After leaving MIT Yardley moved to the University Heights campus of New York University, where he established an active laboratory in the study of molecular spectroscopy using microwave techniques . He made significant contributions to the detection of extremely weak microwave transitions in gaseous molecules, which he later exploited in the study of molecular signals from space. One by-product of his laboratory activities was the authorship of the book Introduction to the Theory of Error , Addison-Wesley 1957, a book which became a standard in the measurement field for many decades and went through many editions .In 1961 Dr. Beers joined the laboratory of the National Bureau of Standards (NBS) in Boulder, CO, and shortly after his arrival was appointed Chief of the Radio Standards Physics Division, with responsibility for the development and operation of the national atomic frequency standard, the time and frequency broadcast services, and nascent programs in millimeter waves, plasma physics and lasers. It was a period of change in timekeeping. The international definition of the second was in flux, finally settling on the "atomic second" in 1967; the third generation cesium beam frequency standard was under development; and all the NBS time and frequency broadcast services within the continental United States were being consolidated in a new radio station at Fort Collins, CO. In 1968 Dr. Beers returned to research, in millimeter wave spectroscopy, with the objective of identifying molecules present in the upper atmosphere by their millimeter wave spectra. In 1979 he retired to pursue his interests in archeology, music, and teaching physics.

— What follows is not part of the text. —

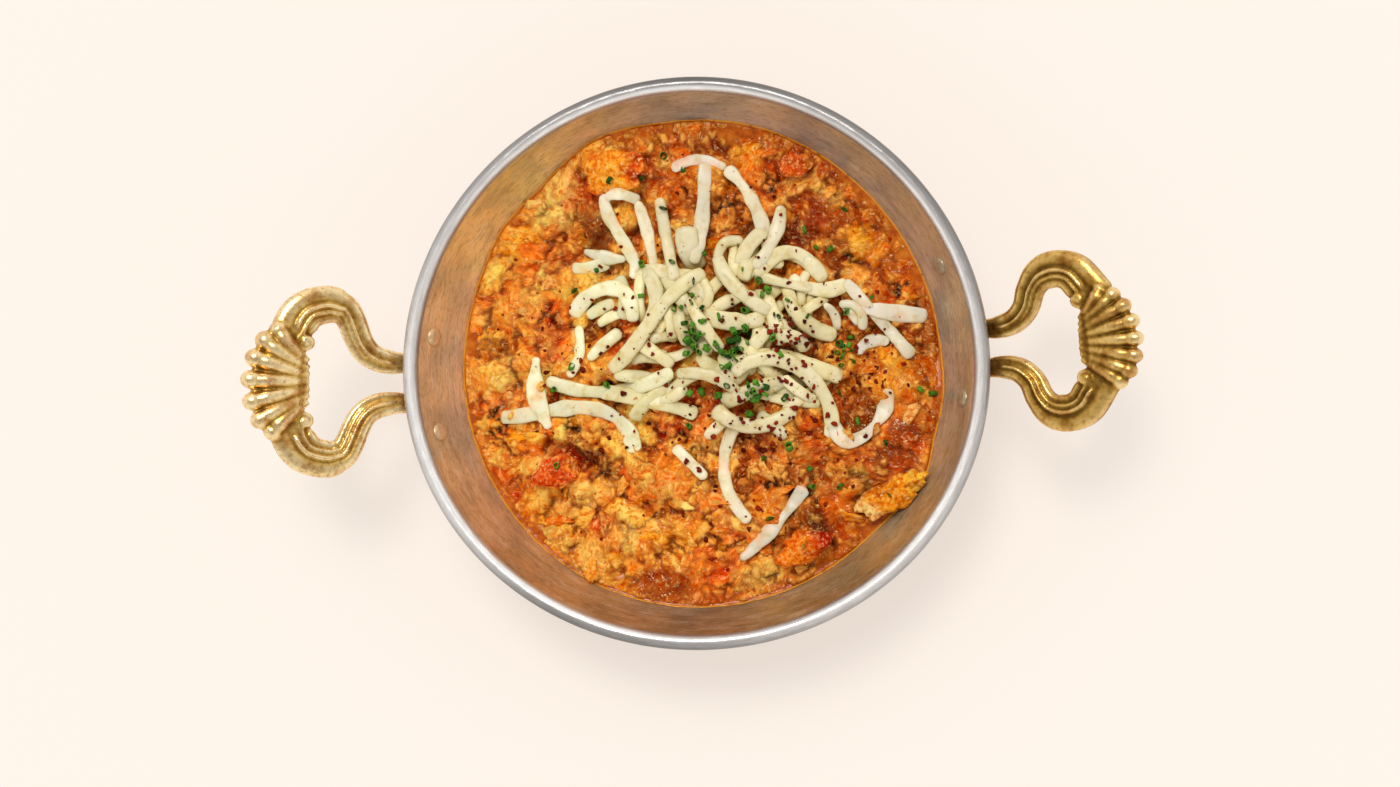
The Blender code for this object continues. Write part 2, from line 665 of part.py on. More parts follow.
class Ground:
    """The height of what lies below, kept for each square millimetre."""

    HALF = 100

    def __init__(self):
        self.top = np.zeros((2 * self.HALF + 1, 2 * self.HALF + 1))

    def around(self, x, y, reach):
        """The part of the map within reach of a point."""
        low_x, high_x = int(x - reach) + self.HALF, int(x + reach + 1) + self.HALF
        low_y, high_y = int(y - reach) + self.HALF, int(y + reach + 1) + self.HALF
        return self.top[low_x : high_x + 1, low_y : high_y + 1]

    def highest(self, x, y, reach):
        return float(self.around(x, y, reach).max())

    def lay(self, x, y, reach, height):
        """Raises the map to a height within reach of a point."""
        part = self.around(x, y, reach)
        np.maximum(part, height, out=part)

    def cover(self, pieces):
        """Raises the map to the tops of whole pieces."""
        for piece in pieces:
            tree = BVHTree.FromObject(piece, bpy.context.evaluated_depsgraph_get())
            for i in range(self.top.shape[0]):
                for j in range(self.top.shape[1]):
                    origin = Vector((i - self.HALF, j - self.HALF, 2 * RIM_TOP)) * MM
                    hit = tree.ray_cast(origin, Vector((0, 0, -1)))[0]
                    if hit:
                        self.top[i, j] = max(self.top[i, j], hit.z / MM)


def through(points):
    """Evenly spaced points on the smooth curve through three or four points."""
    points = np.array(points, float)
    chords = np.r_[0, np.cumsum(np.hypot(*np.diff(points, axis=0).T))]
    order = len(points) - 1
    fine = np.linspace(0, chords[-1], 80)
    curve = np.stack([np.polyval(np.polyfit(chords, points[:, k], order), fine) for k in (0, 1)], axis=1)
    run = np.r_[0, np.cumsum(np.hypot(*np.diff(curve, axis=0).T))]
    stops = np.linspace(0, run[-1], max(4, round(run[-1] / SHRED_STEP) + 1))
    return np.stack([np.interp(stops, run, curve[:, k]) for k in (0, 1)], axis=1)


def fill_shreds():
    """Paths of the strips that fill the heap: a seeded scatter that follows its lie."""
    draw = np.random.default_rng(FILL_SEED)
    paths = []
    for _ in range(FILL_COUNT):
        x = CORE_X + draw.uniform(-0.9, 0.9) * CORE_LONG
        y = CORE_Y + draw.uniform(-0.9, 0.9) * CORE_WIDE
        lie = 100 if y > CORE_Y else 10
        heading = math.radians(lie + draw.uniform(-55, 55))
        bend = math.radians(draw.uniform(-60, 60))
        length = draw.uniform(16, 26)
        steps = np.linspace(-0.5, 0.5, 5)
        turns = heading + bend * steps
        run = np.cumsum(np.stack([np.cos(turns), np.sin(turns)], axis=1), axis=0) * length / 5
        paths.append(run - run.mean(axis=0) + (x, y))
    return paths


def laid_shred(path, floor, thick=SHRED_THICK, wide=SHRED_WIDTH):
    """A strip over a path, sagging until it meets the floor, a function of x and y, and its heights."""
    need = np.array([floor(x, y) for x, y in path])
    low = need.copy()
    for _ in range(12):
        low[1:-1] = np.maximum(need[1:-1], (low[:-2] + low[2:]) / 2 - SHRED_DROOP)
    along = np.gradient(path, axis=0)
    along /= np.hypot(along[:, 0], along[:, 1])[:, None]
    across = [Vector((-ay, ax, 0)) for ax, ay in along]
    centres = [Vector((x, y, z + thick / 2)) for (x, y), z in zip(path, low)]
    count = len(path)
    taper = np.ones(count)
    taper[[0, -1]] = SHRED_TAPER
    ups = [Vector((0, 0, 1))] * count
    rings = tube(centres, across, ups, taper * wide / 2, taper * thick / 2, SHRED_SIDES)
    return lofted(rings)[0], low + thick


def make_cheese(eggs, tops):
    """The heap of strips fused over a low core, with what is sprinkled on it, and the loose strips."""
    strips = bpy.data.collections.new("strips")
    sides = 16
    turns = np.linspace(0, 2 * math.pi, sides, endpoint=False)
    lower, upper = [], []
    for share in (1.0, 0.62, 0.25):
        long, wide = CORE_LONG * share, CORE_WIDE * share
        plan = [(CORE_X + long * math.cos(turn), CORE_Y + wide * math.sin(turn)) for turn in turns]
        bottoms = [eggs.highest(x, y, 5.5) + GAP for x, y in plan]
        lower.append([(x, y, z) for (x, y), z in zip(plan, bottoms)])
        thick = 0.6 + CORE_HIGH * (1 - share**2)
        upper.append([(x, y, z + thick) for (x, y), z in zip(plan, bottoms)])
    core = solid("cheese", lofted(lower[::-1] + upper)[0], "cheese")
    tops.cover([core])

    def in_heap(x, y):
        share = min(1.0, math.hypot((x - CORE_X) / HEAP_LONG, (y - CORE_Y) / HEAP_WIDE))
        settled = EGG_CENTRE + HEAP_HIGH * (1 - share**2) - HEAP_LAYER * layer
        pressed = tops.highest(x, y, 1.5) - SHRED_SINK
        return max(eggs.highest(x, y, SHRED_REACH) + GAP, min(settled, pressed))

    def clear_of_heap(x, y):
        return max(eggs.highest(x, y, SHRED_REACH), tops.highest(x, y, SHRED_REACH)) + GAP

    loose = 0
    for i, path in enumerate(fill_shreds() + [through(points) for points in SHOWN_SHREDS]):
        layer = i % HEAP_LAYERS
        shape, heights = laid_shred(path, in_heap)
        pressed = [tops.highest(x, y, 0.4) - (top - SHRED_THICK) for (x, y), top in zip(path, heights)]
        if max(pressed) > SHRED_TOUCH:
            solid(f"strip_{i}", shape, "cheese", strips)
            lay_along(tops, path, heights, SHRED_WIDTH / 2 - 1.2)
        else:
            shape.free()
            shape, heights = laid_shred(path, clear_of_heap)
            loose += 1
            solid(f"shred_{loose}", shape, "cheese")
            lay_along(eggs, path, heights, SHRED_WIDTH / 2)
    add_toppings(strips, tops, (CHIVES_ON_CHEESE, FLAKES_ON_CHEESE), TOPPING_SEED, True)
    combine(core, strips, "UNION")


def lay_along(ground, path, heights, reach):
    """Records a strip's top along its whole path."""
    for share in np.linspace(0, len(path) - 1, 6 * len(path)):
        i = min(int(share), len(path) - 2)
        t = share - i
        x, y = path[i] * (1 - t) + path[i + 1] * t
        ground.lay(x, y, reach, heights[i] * (1 - t) + heights[i + 1] * t)


def add_toppings(collection, tops, counts, seed, on_heap):
    """Short lengths of chive and flakes of pepper, pressed a little into what they lie on."""
    draw = np.random.default_rng(seed)
    chives, flakes = counts
    for i in range(chives + flakes):
        chive = i < chives
        middle, spread = (CHIVE_MIDDLE, CHIVE_SPREAD) if chive else (FLAKE_MIDDLE, FLAKE_SPREAD)
        while True:
            if on_heap:
                x, y = draw.normal(middle, spread)
                suits = tops.highest(x, y, 0.4) > 0
            else:
                x, y = draw.uniform(-EGG_TOPPINGS_TO, EGG_TOPPINGS_TO, 2)
                beside_heap = math.hypot(x - CORE_X, y - CORE_Y) > EGG_TOPPINGS_FROM
                suits = beside_heap and math.hypot(x, y) < EGG_TOPPINGS_TO
            if suits:
                break
        turn = Matrix.Rotation(draw.uniform(0, math.pi), 4, "Z")
        height = tops.highest(x, y, 0.4)
        if chive:
            lean = Matrix.Rotation(math.radians(draw.uniform(55, 90)), 4, "Y")
            matrix = Matrix.Translation((x, y, height + 0.5)) @ turn @ lean
            half = CHIVE_LENGTH / 2
            shape = turned(((CHIVE_RADIUS, -half), (CHIVE_RADIUS, half)), CHIVE_SIDES, matrix)
        else:
            matrix = Matrix.Translation((x, y, height + 0.1)) @ turn
            flat = FLAKE_RADIUS * 0.6
            shape = turned(((FLAKE_RADIUS, -flat), (FLAKE_RADIUS * 0.7, flat)), 5, matrix)
        solid(f"topping_{i}", shape, "tomato", collection)


def main():
    for old in list(bpy.data.objects):
        bpy.data.objects.remove(old)
    pan = make_pan()
    for side, handle in HANDLES.items():
        cast = make_handle(side)
        for number, (angle, height) in enumerate(handle.rivets, 1):
            make_rivet(f"rivet_{side}_{number}", angle, height, (pan, cast))
    make_sauce()
    menemen = make_menemen()
    bare = Ground()
    bare.cover([menemen])
    sprinkled = bpy.data.collections.new("sprinkled")
    add_toppings(sprinkled, bare, (CHIVES_ON_EGGS, FLAKES_ON_EGGS), TOPPING_SEED + 1, False)
    combine(menemen, sprinkled, "UNION")
    make_chunks(menemen)

    eggs = Ground()
    eggs.cover([menemen, *[bpy.data.objects[name] for name in CHUNKS]])
    make_cheese(eggs, Ground())


main()
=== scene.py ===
"""The pan of menemen as it looks: worn tinned copper, cast brass handles, eggs scrambled with tomato, and
a heap of shredded cheese with chives and pepper flakes, on a plain pale floor.

Lengths are in millimetres and angles in degrees until a piece is made, and then in Blender's metres.
+X points towards the right-hand handle and +Z up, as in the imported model, whose sizes are repeated here.
"""

import math
from typing import NamedTuple

import bmesh
import bpy
import numpy as np
from mathutils import Matrix, Vector

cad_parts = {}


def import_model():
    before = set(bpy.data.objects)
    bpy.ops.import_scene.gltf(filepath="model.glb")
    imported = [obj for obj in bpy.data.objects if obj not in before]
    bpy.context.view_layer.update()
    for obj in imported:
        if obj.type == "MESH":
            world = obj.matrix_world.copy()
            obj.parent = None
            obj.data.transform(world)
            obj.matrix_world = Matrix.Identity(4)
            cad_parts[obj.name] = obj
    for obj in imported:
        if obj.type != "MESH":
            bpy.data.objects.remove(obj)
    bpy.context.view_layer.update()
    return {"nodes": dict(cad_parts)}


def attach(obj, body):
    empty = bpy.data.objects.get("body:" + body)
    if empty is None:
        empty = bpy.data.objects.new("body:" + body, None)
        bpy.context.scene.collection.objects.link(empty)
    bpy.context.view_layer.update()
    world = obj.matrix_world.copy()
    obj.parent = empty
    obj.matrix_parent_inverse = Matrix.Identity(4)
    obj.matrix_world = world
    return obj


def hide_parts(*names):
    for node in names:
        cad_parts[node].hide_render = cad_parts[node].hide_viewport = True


MM = 0.001
GAP = 0.35

# The pan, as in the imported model
RIM_X, RIM_Y = 100.5, 97.2
RIM_TOP = 45.0
RIM_WAVE = 0.55
RIM_LOBES = 3
RIM_LOBE_ANGLE = 90
BEAD_RADIUS = 2.6
SHEET = 1.5
FLARE = math.radians(30)
FLOOR_FILLET = 12.0
FILLET_UP = SHEET + FLOOR_FILLET
BEAD_AXIS = RIM_X - BEAD_RADIUS, RIM_TOP - BEAD_RADIUS
WALL_RUN = (FLOOR_FILLET + (BEAD_AXIS[1] - FILLET_UP) * math.sin(FLARE)) / math.cos(FLARE)
FILLET_OUT = BEAD_AXIS[0] - BEAD_RADIUS - WALL_RUN
PAN_AROUND = 320
DENT_SIZE, DENT_DEPTH = 7.0, 0.07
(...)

His extracurricular activities and interests ranged widely. He participated in an archaeological excavation on the Isle of Man in the United Kingdom. As a result he developed a great interest in British historical archaeology, which culminated in his Magna Cum Laude graduation from the University of Colorado with a BA degree in British history. In addition to being the oldest member of his graduating class, he was the recipient of a Jacob Van Eck prize for student excellence. He quipped that his professors and fellow student appreciated his ability to give first-hand accounts of events in American history.
Yardley was a Fellow of the American Physical Society and the IEEE; he was also active in Sigma Xi and the Explorer s Club.
Yardley, a unique combination of scientist and humanist, is survived by his wife of sixty years, Dorothy Sands Beers, two children Deborah Yardley Beers-Jones and Jerome Beers, two grandchildren and three step-grandchildren.